Given task → Everything from the line containing "outside = outside.makeFillet(GRATING_EDGE_RADIUS, top_edges)" through the line containing "point = shown.matrix_world" should be repeated exactly, and nothing else from the data.

═════ Information supplied ═════

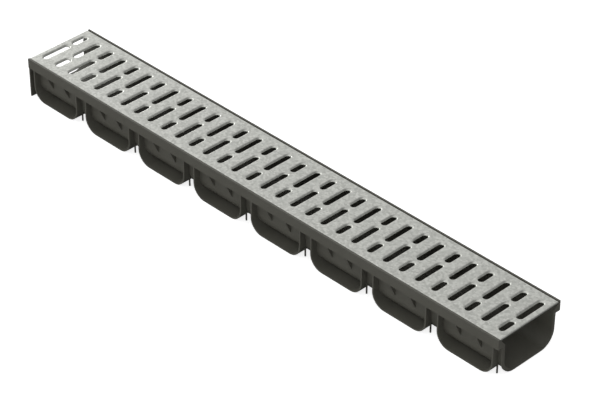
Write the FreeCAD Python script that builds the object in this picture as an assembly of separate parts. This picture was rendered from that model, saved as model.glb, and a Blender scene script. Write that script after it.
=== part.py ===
import FreeCAD, Part
import math
import os

# Channel drain: a moulded plastic channel, one metre long, with a pressed steel grating between its rims.
# Millimetres. X runs along the channel, Y across it and Z up. The origin is at the middle of the length
# and of the width, on the plane that the channel stands on.

# Overall sizes
LENGTH = 1000.0
HEIGHT = 70.0

# Moulded walls
WALL = 2.5
RIM_WALL = 2.7
GUSSET_THICKNESS = 2.0

# Rims: upright outside, with a narrow flat seat for the grating and a slope from there down to the trough
RIM_DEPTH = 17.0
SEAT_LAND = 2.0
SLOPE_RUN = 9.3
SLOPE_DEPTH = 14.0

# Trough that carries the water
TROUGH_WIDTH = 100.0
TROUGH_CORNER_RADIUS = 24.0
TROUGH_DRAFT_DEG = 1.0

# Grating sheet
SHEET = 1.5
GRATING_EDGE_RADIUS = 2.0
EDGE_LIP = 2.5

# Clearance on each side between the grating and the rim
GRATING_CLEARANCE = 1.0

# Slots: each column across the grating holds a short and a long one, swapped in the next column
SLOT_PITCH = 31.25
SLOT_WIDTH = 10.0
SHORT_SLOT = 28.0
LONG_SLOT = 52.5
SLOT_LAND = 3.6
LIP_DROP = 1.0

# Flat facets round each end of a slot
END_FACETS = 6

# Stiffening bands under the channel, one in each bay
BAY_PITCH = 125.0
BAND_START = 11.2
BAND_END = 115.6
BAND_CORNER_RADIUS = 23.5
BAND_SETBACK = 0.8

# Gussets under the rim, two in each bay on each side
GUSSET_PLACES = (45.0, 84.0)
GUSSET_REACH = 11.0
GUSSET_DROP = 24.0

# Locating legs beside each band
LEG_WIDTH = 1.8
LEG_THICKNESS = 2.0
LEG_LIFT = 1.0

# Flange round the open outlet end
FLANGE_THICKNESS = 2.5
FLANGE_PROUD = 2.5

# Places worked out from the sizes above
LEFT = -LENGTH / 2
RIGHT = LENGTH / 2
RIM_BOTTOM = HEIGHT - RIM_DEPTH
SEAT_TOP = HEIGHT - EDGE_LIP
SLOPE_FOOT = HEIGHT - SLOPE_DEPTH
TROUGH_INSIDE = TROUGH_WIDTH / 2
TROUGH_OUTSIDE = TROUGH_INSIDE + WALL
SEAT_INSIDE = TROUGH_INSIDE + SLOPE_RUN
RIM_INSIDE = SEAT_INSIDE + SEAT_LAND
RIM_OUTSIDE = RIM_INSIDE + RIM_WALL
GRATING_WIDTH = 2 * (RIM_INSIDE - GRATING_CLEARANCE)
BAND_OUTSIDE = RIM_OUTSIDE - BAND_SETBACK
BAY_COUNT = int(LENGTH // BAY_PITCH)
COLUMN_COUNT = int(LENGTH // SLOT_PITCH)
DRAWN_EDGE = SHEET + LIP_DROP
LIP_BOTTOM = HEIGHT - DRAWN_EDGE


def box(x0, x1, y0, y1, z0, z1):
    """A block between two corners."""
    return Part.makeBox(x1 - x0, y1 - y0, z1 - z0, FreeCAD.Vector(x0, y0, z0))


def prism(points, x0, x1):
    """An outline of (y, z) points, drawn out along X from x0 to x1."""
    corners = [FreeCAD.Vector(x0, y, z) for y, z in points]
    outline = Part.makePolygon(corners + corners[:1])
    return Part.Face(outline).extrude(FreeCAD.Vector(x1 - x0, 0, 0))


def on_both_sides(shape):
    """The shape and its mirror image across the channel's middle plane."""
    return [shape, shape.mirror(FreeCAD.Vector(0, 0, 0), FreeCAD.Vector(0, 1, 0))]


def trough(half_width, foot, radius, x0, x1):
    """A round-bottomed trough as a full solid: half_width at the slopes' foot, narrower at its own."""
    draft = (SLOPE_FOOT - foot) * math.tan(math.radians(TROUGH_DRAFT_DEG))
    top_corners = [(half_width, SLOPE_FOOT), (-half_width, SLOPE_FOOT)]
    foot_corners = [(draft - half_width, foot), (half_width - draft, foot)]
    solid = prism(top_corners + foot_corners, x0, x1)
    low_edges = [edge for edge in solid.Edges if edge.BoundBox.ZMax < foot + WALL]
    return solid.makeFillet(radius, [edge for edge in low_edges if edge.BoundBox.YLength < 0.1])


def seat_space():
    """The open space over the slopes, which narrows from the rims and the grating's seats to the trough."""
    half = [
        (RIM_INSIDE, 2 * HEIGHT),
        (RIM_INSIDE, SEAT_TOP),
        (SEAT_INSIDE, SEAT_TOP),
        (TROUGH_INSIDE, SLOPE_FOOT),
    ]
    return prism(half + [(-y, z) for y, z in reversed(half)], LEFT, RIGHT)


def rim():
    """The rim on one side: a block that is hollow from below under the slope, and closed at both ends."""
    block = box(LEFT, RIGHT, TROUGH_INSIDE, RIM_OUTSIDE, RIM_BOTTOM, HEIGHT)
    rise = (SEAT_TOP - SLOPE_FOOT) / SLOPE_RUN
    slope_thickness = WALL * math.sqrt(1 + rise * rise)
    hollow = [
        (TROUGH_OUTSIDE, RIM_BOTTOM),
        (RIM_INSIDE, RIM_BOTTOM),
        (RIM_INSIDE, SLOPE_FOOT - slope_thickness + rise * (RIM_INSIDE - TROUGH_INSIDE)),
        (TROUGH_OUTSIDE, SLOPE_FOOT - slope_thickness + rise * WALL),
    ]
    return block.cut(prism(hollow, LEFT + WALL, RIGHT - WALL))


def round_footed_block(x0, x1, z0, z1, radius):
    """A block across the channel whose two lower edges are rounded."""
    block = box(x0, x1, -BAND_OUTSIDE, BAND_OUTSIDE, z0, z1)
    low_edges = [edge for edge in block.Edges if edge.BoundBox.ZMax < z0 + 0.1]
    return block.makeFillet(radius, [edge for edge in low_edges if edge.BoundBox.XLength < 0.1])


def band(bay_left):
    """The U-shaped band of one bay: two upright plates and a foot plate, joined by round corners."""
    x0 = bay_left + BAND_START
    x1 = bay_left + BAND_END
    outside = round_footed_block(x0, x1, 0.0, SEAT_TOP, BAND_CORNER_RADIUS)
    inside = round_footed_block(x0 + WALL, x1 - WALL, WALL, HEIGHT, BAND_CORNER_RADIUS - WALL)
    return outside.cut(inside)


def gusset(x):
    """A web between the trough's wall and the rim, which goes on up to the underside of the slope."""
    root = TROUGH_OUTSIDE - WALL / 2
    tip = TROUGH_OUTSIDE + GUSSET_REACH
    outline = [
        (root, SEAT_TOP),
        (tip, SEAT_TOP),
        (tip, RIM_BOTTOM),
        (TROUGH_OUTSIDE, RIM_BOTTOM - GUSSET_DROP),
        (root, RIM_BOTTOM - GUSSET_DROP),
    ]
    return prism(outline, x - GUSSET_THICKNESS / 2, x + GUSSET_THICKNESS / 2)


def leg(band_right):
    """A slim leg that runs straight down where the band's corner turns away."""
    return box(
        band_right - LEG_THICKNESS,
        band_right,
        TROUGH_OUTSIDE - LEG_WIDTH,
        TROUGH_OUTSIDE,
        LEG_LIFT,
        RIM_BOTTOM,
    )


def channel_body():
    """The whole moulded channel."""
    pieces = [trough(TROUGH_OUTSIDE, WALL, TROUGH_CORNER_RADIUS, LEFT, RIGHT)]
    pieces += on_both_sides(rim())
    pieces.append(box(LEFT, LEFT + WALL, -BAND_OUTSIDE, BAND_OUTSIDE, 0.0, RIM_BOTTOM))
    flange_outside = TROUGH_OUTSIDE + FLANGE_PROUD
    flange_radius = TROUGH_CORNER_RADIUS + FLANGE_PROUD
    pieces.append(trough(flange_outside, WALL - FLANGE_PROUD, flange_radius, RIGHT - FLANGE_THICKNESS, RIGHT))
    for bay in range(BAY_COUNT):
        bay_left = LEFT + bay * BAY_PITCH
        pieces.append(band(bay_left))
        pieces += on_both_sides(leg(bay_left + BAND_END))
        for place in GUSSET_PLACES:
            pieces += on_both_sides(gusset(bay_left + place))
    solid = pieces[0].fuse(pieces[1:])
    water_way = trough(TROUGH_INSIDE, 2 * WALL, TROUGH_CORNER_RADIUS - WALL, LEFT, RIGHT)
    return solid.cut([water_way, seat_space()]).removeSplitter()


def flared_block(length, width, flare, z0, z1):
    """A round-ended block along Y whose foot measures length by width, and which flares out above it."""
    half = width / 2 + flare
    straight = (length - width) / 2
    turns = [math.pi * step / END_FACETS for step in range(END_FACETS + 1)]
    far_end = [(half * math.cos(turn), straight + half * math.sin(turn)) for turn in turns]
    near_end = [(-x, -y) for x, y in far_end]
    corners = [FreeCAD.Vector(x, y, z0) for x, y in far_end + near_end]
    block = Part.Face(Part.makePolygon(corners + corners[:1])).extrude(FreeCAD.Vector(0, 0, z1 - z0))
    return block.makeChamfer(flare, [edge for edge in block.Edges if edge.BoundBox.ZMax < z0 + flare / 2])


def slot_lip(length):
    """The sheet that a slot's drawn edge carries down below the underside, as thick as the flat."""
    spread = 2 * SHEET * math.sqrt(2)
    return flared_block(length + spread, SLOT_WIDTH + spread, LIP_DROP, LIP_BOTTOM, HEIGHT - SHEET / 2)


def slot_cutter(length):
    """What a slot takes away: its clear opening at the lip's foot, widening up to the top."""
    return flared_block(length, SLOT_WIDTH, DRAWN_EDGE, LIP_BOTTOM, HEIGHT + SHEET)


def slot_places():
    """The centre and length of every slot's clear opening."""
    short_overall = SHORT_SLOT + 2 * DRAWN_EDGE
    long_overall = LONG_SLOT + 2 * DRAWN_EDGE
    pattern = short_overall + SLOT_LAND + long_overall
    first_column = -(COLUMN_COUNT - 1) * SLOT_PITCH / 2
    places = []
    for column in range(COLUMN_COUNT):
        x = first_column + column * SLOT_PITCH
        side = 1 if column % 2 else -1
        places.append((x, side * (pattern - long_overall) / 2, LONG_SLOT))
        places.append((x, side * (short_overall - pattern) / 2, SHORT_SLOT))
    return places


def grating():
    """The pressed grating: a flat top whose edges are rounded and turned down, and drawn-down slots."""
    half = GRATING_WIDTH / 2
    outside = box(LEFT, RIGHT, -half, half, SEAT_TOP, HEIGHT)
    top_edges = [edge for edge in outside.Edges if edge.BoundBox.ZMin > HEIGHT - 0.1]
    outside = outside.makeFillet(GRATING_EDGE_RADIUS, top_edges)
    inside = box(LEFT + SHEET, RIGHT - SHEET, SHEET - half, half - SHEET, SEAT_TOP, HEIGHT - SHEET)
    sheet = outside.cut(inside)
    cutters = {length: slot_cutter(length) for length in (SHORT_SLOT, LONG_SLOT)}
    lips = {length: slot_lip(length) for length in (SHORT_SLOT, LONG_SLOT)}
    places = slot_places()
    sheet = sheet.fuse([lips[length].translated(FreeCAD.Vector(x, y, 0)) for x, y, length in places])
    sheet = sheet.cut([cutters[length].translated(FreeCAD.Vector(x, y, 0)) for x, y, length in places])
    return sheet.removeSplitter()


os.makedirs("parts", exist_ok=True)
channel_body().exportStep("parts/channel_body.step")
grating().exportStep("parts/grating.step")
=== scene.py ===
import logging
import math
from dataclasses import dataclass, field
from enum import Enum
from typing import Any

import bmesh
import bpy
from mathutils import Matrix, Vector
from mathutils.geometry import delaunay_2d_cdt


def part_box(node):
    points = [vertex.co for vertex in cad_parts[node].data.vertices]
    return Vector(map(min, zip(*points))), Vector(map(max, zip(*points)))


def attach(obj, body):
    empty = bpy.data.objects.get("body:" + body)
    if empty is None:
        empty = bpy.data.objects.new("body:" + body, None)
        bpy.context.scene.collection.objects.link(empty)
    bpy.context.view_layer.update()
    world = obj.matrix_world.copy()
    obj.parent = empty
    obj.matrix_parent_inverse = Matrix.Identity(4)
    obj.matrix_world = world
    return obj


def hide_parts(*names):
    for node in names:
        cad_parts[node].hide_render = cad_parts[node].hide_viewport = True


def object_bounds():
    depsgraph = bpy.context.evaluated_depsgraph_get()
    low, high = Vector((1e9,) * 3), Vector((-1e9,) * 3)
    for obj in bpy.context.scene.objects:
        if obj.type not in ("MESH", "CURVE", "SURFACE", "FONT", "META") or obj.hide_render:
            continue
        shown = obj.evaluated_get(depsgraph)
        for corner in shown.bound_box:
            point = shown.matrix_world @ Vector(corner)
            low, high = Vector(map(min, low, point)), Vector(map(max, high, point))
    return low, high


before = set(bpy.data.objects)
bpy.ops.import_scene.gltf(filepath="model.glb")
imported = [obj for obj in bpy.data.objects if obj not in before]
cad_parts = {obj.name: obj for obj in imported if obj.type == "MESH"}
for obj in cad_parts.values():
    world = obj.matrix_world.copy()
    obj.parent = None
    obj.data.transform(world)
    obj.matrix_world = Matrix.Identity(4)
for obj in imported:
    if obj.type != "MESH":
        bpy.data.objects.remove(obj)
cad_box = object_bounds()

# The looks of a channel drain: a pressed, galvanised grating lying in a moulded polypropylene channel.
# The scene's unit is the metre, so a size in millimetres is multiplied by MM.
MM = 0.001

# Corners nearer than this are the same one.
TOUCHING = 1e-9

# Half a turn about the vertical, as an Euler angle.
HALF_TURN = (0.0, 0.0, math.pi)

# A Mix node has a set of sockets for each kind of data.
MIX_FACTOR, MIX_FLOAT_A, MIX_FLOAT_B, MIX_COLOUR_A, MIX_COLOUR_B = 0, 2, 3, 6, 7
MIX_FLOAT_OUT, MIX_COLOUR_OUT = 0, 2

WHITE = "FFFFFF"

log = logging.getLogger("channel_drain")

Point = tuple[float, float, float]
Section = list[tuple[float, float]]


class ColumnTurn(Enum):
    """How a column of slots is turned, as an Euler angle, which decides the side of its long slot."""

    LONG_SLOT_NEAR = (0.0, 0.0, 0.0)
    LONG_SLOT_FAR = HALF_TURN


class Body(Enum):
    """The rigid bodies of the frame. Nothing on the drain moves, so there is one."""

    ROOT = "root"


def linear_colour(hex_code: str) -> tuple[float, float, float, float]:
    """Turns an sRGB colour into the linear one that a shader takes, by the standard curve.

    Args:
        hex_code: Six hexadecimal digits, red first.

    Returns:
        Red, green, blue and an alpha of 1.
    """
    parts = [int(hex_code[place:place + 2], 16) / 255 for place in (0, 2, 4)]
    red, green, blue = (
        part / 12.92 if part <= 0.04045 else ((part + 0.055) / 1.055) ** 2.4 for part in parts
    )
    return red, green, blue, 1.0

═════

Solution to this exercise →
    outside = outside.makeFillet(GRATING_EDGE_RADIUS, top_edges)
    inside = box(LEFT + SHEET, RIGHT - SHEET, SHEET - half, half - SHEET, SEAT_TOP, HEIGHT - SHEET)
    sheet = outside.cut(inside)
    cutters = {length: slot_cutter(length) for length in (SHORT_SLOT, LONG_SLOT)}
    lips = {length: slot_lip(length) for length in (SHORT_SLOT, LONG_SLOT)}
    places = slot_places()
    sheet = sheet.fuse([lips[length].translated(FreeCAD.Vector(x, y, 0)) for x, y, length in places])
    sheet = sheet.cut([cutters[length].translated(FreeCAD.Vector(x, y, 0)) for x, y, length in places])
    return sheet.removeSplitter()


os.makedirs("parts", exist_ok=True)
channel_body().exportStep("parts/channel_body.step")
grating().exportStep("parts/grating.step")
=== scene.py ===
import logging
import math
from dataclasses import dataclass, field
from enum import Enum
from typing import Any

import bmesh
import bpy
from mathutils import Matrix, Vector
from mathutils.geometry import delaunay_2d_cdt


def part_box(node):
    points = [vertex.co for vertex in cad_parts[node].data.vertices]
    return Vector(map(min, zip(*points))), Vector(map(max, zip(*points)))


def attach(obj, body):
    empty = bpy.data.objects.get("body:" + body)
    if empty is None:
        empty = bpy.data.objects.new("body:" + body, None)
        bpy.context.scene.collection.objects.link(empty)
    bpy.context.view_layer.update()
    world = obj.matrix_world.copy()
    obj.parent = empty
    obj.matrix_parent_inverse = Matrix.Identity(4)
    obj.matrix_world = world
    return obj


def hide_parts(*names):
    for node in names:
        cad_parts[node].hide_render = cad_parts[node].hide_viewport = True


def object_bounds():
    depsgraph = bpy.context.evaluated_depsgraph_get()
    low, high = Vector((1e9,) * 3), Vector((-1e9,) * 3)
    for obj in bpy.context.scene.objects:
        if obj.type not in ("MESH", "CURVE", "SURFACE", "FONT", "META") or obj.hide_render:
            continue
        shown = obj.evaluated_get(depsgraph)
        for corner in shown.bound_box:
            point = shown.matrix_world @ Vector(corner)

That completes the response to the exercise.